Jesus is not Esther; and Esther is not Jesus – but there is something to be said for God’s consistent choices of unlikely agents in the world — the exiled Jewish orphan; the poor Jewish carpenter. It seems you never know where God’s face may turn up; You never know who God has planted in just the place and just the right time to make a difference. –Where do we see the face of God today?
The story of Esther and the question of God’s presence in the face of suffering takes on new relevance in every age – every time we see innocent victims of corruption, and violence and hatred; whenever we face pain or uncertainty in our own lives or in the lives of those we love.
As Christians, of course, we add another lens these questions – a lens that has everything to do with the words Grace and Incarnation; with our Church’s focus last year on living as the Body of Christ; our call as Christians to live as Christ’s Face, and Voice and Hands in the world.
As we look at the suffering in the world today – close to home and across the globe. We can remember this story – remember that land of exile, where nothing was as it was supposed to be; where openly living as a person of faith wasn’t alway easy, safe or clear-cut; where it wasn’t always clear where God was and what he is doing, particularly in the face of suffering and mixed-up, often violent, political and social systems.

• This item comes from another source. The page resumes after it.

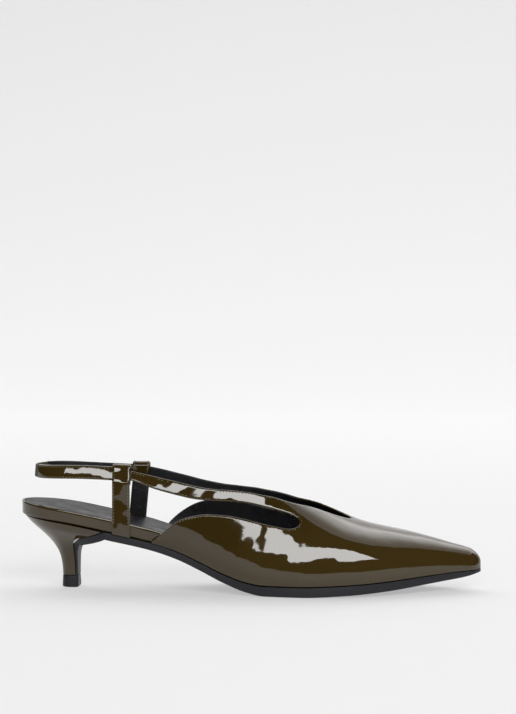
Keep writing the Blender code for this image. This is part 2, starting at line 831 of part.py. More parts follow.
def sling_point(s, side):
    """Sideways place and height of the sling's middle line."""
    join = stay_at[side]
    along = (s - SLING_BACK) / (join - SLING_BACK)
    y = side_strap_middle(join, side) * rounded_end(s - SLING_BACK, SLING_ROUNDING)
    crown = sling_crown[side] * math.sin(math.pi * min(max(along, 0.0), 1.0))
    return y, mix(SLING_HEIGHT_BACK, sling_height[side], along) + crown


def strap_slope(s, side):
    """Inward way of the upper's side strap for each length that it rises."""
    low, high = slot_edges(s, side)[1], top_edge(s, side)
    _, y_low, z_low = section(s, side, low)
    _, y_high, z_high = section(s, side, high)
    return side * (y_low - y_high) / (z_high - z_low)


def sling_slope(s, side):
    """Inward way of the sling for each length that it rises: the side strap's at the join, less behind."""
    join = stay_at[side]
    along = (s - SLING_BACK) / (join - SLING_BACK)
    return mix(SLING_LEAN_SHARE, strap_slope(join, side), along)


def band(name, path, height, thickness, outward, material):
    """Flat band along a path of (s, y, z, slope) points, its long edges eased. Outward is 1 where
    the left of its path is the outer side, or -1."""
    half, wall, edge = height / 2, thickness / 2, BAND_EDGE
    corners = ((-1, -1), (1, -1), (1, 1), (-1, 1))
    profile = []
    for corner, (out, up) in enumerate(corners):
        side_point = (out * wall, up * (half - edge))
        end_point = (out * (wall - edge), up * half)
        profile += [end_point, side_point] if corner % 2 else [side_point, end_point]
    rings = []
    for i, (s, y, z, slope) in enumerate(path):
        before, after = path[max(i - 1, 0)], path[min(i + 1, len(path) - 1)]
        ds, dy = after[0] - before[0], after[1] - before[1]
        size = math.hypot(ds, dy)
        ring = []
        for out, up in profile:
            reach = (out - outward * up * slope) / size
            ring.append(place(s - dy * reach, y + ds * reach, z + up))
        rings.append(ring)
    return loft(name, rings, material)


def build_sling(material):
    """Two covered straps from the joins at the sides, and the elastic between them at the back."""
    for side, name in ((LATERAL, "sling_strap_lateral"), (MEDIAL, "sling_strap_medial")):
        places = spread(stay_at[side] - GAP, SLING_BACK + SLING_ROUNDING, SLING_STATIONS)
        places += [SLING_BACK + SLING_ROUNDING * share for share in reversed(quarter_turn(SLING_TURNS))]
        places = [s for s in places if s > ELASTIC_END] + [ELASTIC_END]
        path = [(s, *sling_point(s, side), sling_slope(s, side)) for s in places]
        band(name, path, BAND_HEIGHT, BAND_THICKNESS, -side, material)
    across = []
    turns = quarter_turn(ELASTIC_TURNS)
    for side, shares in ((LATERAL, turns[::-1]), (MEDIAL, turns[1:])):
        for share in shares:
            s = mix(SLING_BACK, ELASTIC_END - GAP, share)
            across.append((s, *sling_point(s, side), sling_slope(s, side)))
    band("sling_elastic", across, ELASTIC_HEIGHT, ELASTIC_THICKNESS, 1, material)


def stay_line(s, side):
    """Middle line of a stay strap: up from the sole outside the sling, over it and down inside."""
    clear = GAP + STAY_THICKNESS / 2
    s_foot = s - stay_lean[side] * STAY_LEAN_SHARE
    s_band = s + stay_lean[side] * (1 - STAY_LEAN_SHARE)
    foot = outline(s_foot, side) + side * clear
    seam = sole_line(s_foot) + GAP
    rim = board_top(s_foot)
    y_band, z_band = sling_point(min(s_band, stay_at[side]), side)
    slope = sling_slope(s_band, side)
    if s_band > stay_at[side]:
        y_band = side_strap_middle(s_band, side)
        slope = strap_slope(s_band, side)
    half = BAND_THICKNESS / 2 + clear + STAY_EASE
    under = z_band - BAND_HEIGHT / 2 - clear
    crown = z_band + BAND_HEIGHT / 2 + clear + STAY_EASE - half

    def beside(outward, height):
        """Sideways place at a distance from the sling's leaning middle."""
        return y_band + side * (outward - (height - z_band) * slope)

    line = [(foot, seam), (foot, (seam + rim) / 2), (foot, rim)]
    for i in range(1, STAY_RISES + 1):
        share = i / STAY_RISES
        line.append((mix(foot, beside(half, under), share**2), mix(rim, under, share)))
    line.append((beside(half, z_band), z_band))
    middle = beside(0.0, crown + half / 2)
    for i in range(STAY_TURNS + 1):
        angle = math.pi * i / STAY_TURNS
        line.append((middle + side * half * math.cos(angle), crown + half * math.sin(angle)))
    line.append((beside(-half, z_band), z_band))
    for inward, down in STAY_TAIL:
        height = under - clear * down
        line.append((beside(clear * inward - half, height), height))
    return line


def build_stay(name, side, material):
    """Ribbon along the line, with its width along the shoe."""
    rings = []
    for i in range(STAY_STATIONS + 1):
        s = stay_at[side] + STAY_WIDTH * (i / STAY_STATIONS - 1 / 2)
        line = stay_line(s, side)
        foot, crown = line[0][1], max(z for _, z in line)
        left, right = [], []
        for k, (y, z) in enumerate(line):
            before, after = line[max(k - 1, 0)], line[min(k + 1, len(line) - 1)]
            dy, dz = after[0] - before[0], after[1] - before[1]
            size = math.hypot(dy, dz) * 2 / STAY_THICKNESS
            lean = stay_lean[side] * ((z - foot) / (crown - foot) - STAY_LEAN_SHARE)
            left.append(place(s + lean, y + dz / size, z - dy / size))
            right.append(place(s + lean, y - dz / size, z + dy / size))
        rings.append(left + right[::-1])
    return loft(name, rings, material)


# The shoe

for thing in list(bpy.data.objects):
    bpy.data.objects.remove(thing, do_unlink=True)
shoe = bpy.data.collections.new("slingback_pump")
bpy.context.scene.collection.children.link(shoe)

olive_patent = finish("olive_patent", OLIVE, 0.12, 1.0)
black_sole = finish("black_sole", BLACK_SOLE, 0.45)
black_lining = finish("black_lining", BLACK_LINING, 0.60)

build_outsole(black_sole)
build_heel(olive_patent)
build_top_lift(black_sole)
build_board(olive_patent)
build_insole(black_lining)
build_upper(olive_patent)
build_sling(olive_patent)
build_stay("stay_strap_lateral", LATERAL, olive_patent)
build_stay("stay_strap_medial", MEDIAL, olive_patent)
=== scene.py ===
import bisect
import math

import bmesh
import bpy
import numpy as np
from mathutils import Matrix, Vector
from mathutils.bvhtree import BVHTree


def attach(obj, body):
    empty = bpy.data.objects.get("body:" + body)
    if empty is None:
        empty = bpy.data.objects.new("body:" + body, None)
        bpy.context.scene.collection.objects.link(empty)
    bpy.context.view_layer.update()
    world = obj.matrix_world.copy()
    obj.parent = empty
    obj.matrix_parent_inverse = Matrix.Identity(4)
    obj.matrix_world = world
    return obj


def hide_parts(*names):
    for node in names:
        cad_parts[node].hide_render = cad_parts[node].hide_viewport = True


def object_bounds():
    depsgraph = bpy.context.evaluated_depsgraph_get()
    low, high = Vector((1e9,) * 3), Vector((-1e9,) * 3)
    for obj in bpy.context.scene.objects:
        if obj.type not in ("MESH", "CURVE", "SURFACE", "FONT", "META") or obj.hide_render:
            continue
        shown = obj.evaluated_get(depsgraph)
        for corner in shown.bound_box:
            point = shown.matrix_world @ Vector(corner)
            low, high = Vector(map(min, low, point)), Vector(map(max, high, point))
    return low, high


bl_info = {
    "name": "Slingback pump",
    "version": (1, 0, 0),
    "blender": (4, 5, 0),
    "location": "3D View > Sidebar > Shoe",
    "description": "Makes the leather, linings, seams and studio of a slingback pump",
    "category": "Object",
}

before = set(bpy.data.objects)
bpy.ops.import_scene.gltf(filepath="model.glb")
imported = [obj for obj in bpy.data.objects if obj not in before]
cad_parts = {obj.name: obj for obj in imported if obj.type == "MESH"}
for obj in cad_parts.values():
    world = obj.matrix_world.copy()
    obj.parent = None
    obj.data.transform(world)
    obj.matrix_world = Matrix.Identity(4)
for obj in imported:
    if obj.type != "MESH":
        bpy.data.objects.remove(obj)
CAD_LOW, CAD_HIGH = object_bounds()
BODY = "root"
LATERAL, MEDIAL = -1, 1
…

We can look to this story of Esther, and find courage.
And as we call out in the face of all suffering, “My God, My God, where are you?” Perhaps we can look around and find the face of God, not hidden, but in the last place we might think to look – the face of the orphan, the refugee, the everyday person soothing the crying child or standing up to wrongdoing; yes… BUT even and most especially, the face in the mirror. Perhaps, it is indeed EACH OF US who, like Esther, however unlikely it may seem, are the ones God has put in just the right place, at just the right time, not to hide, but to LIVE with Esther’s courage and wisdom in this world that is not yet as it should be. Because truly it is our hands; Your hands and your hands and my hands that are the hands of God; And it is in each of our Faces that we may come to see the Face of God in the world.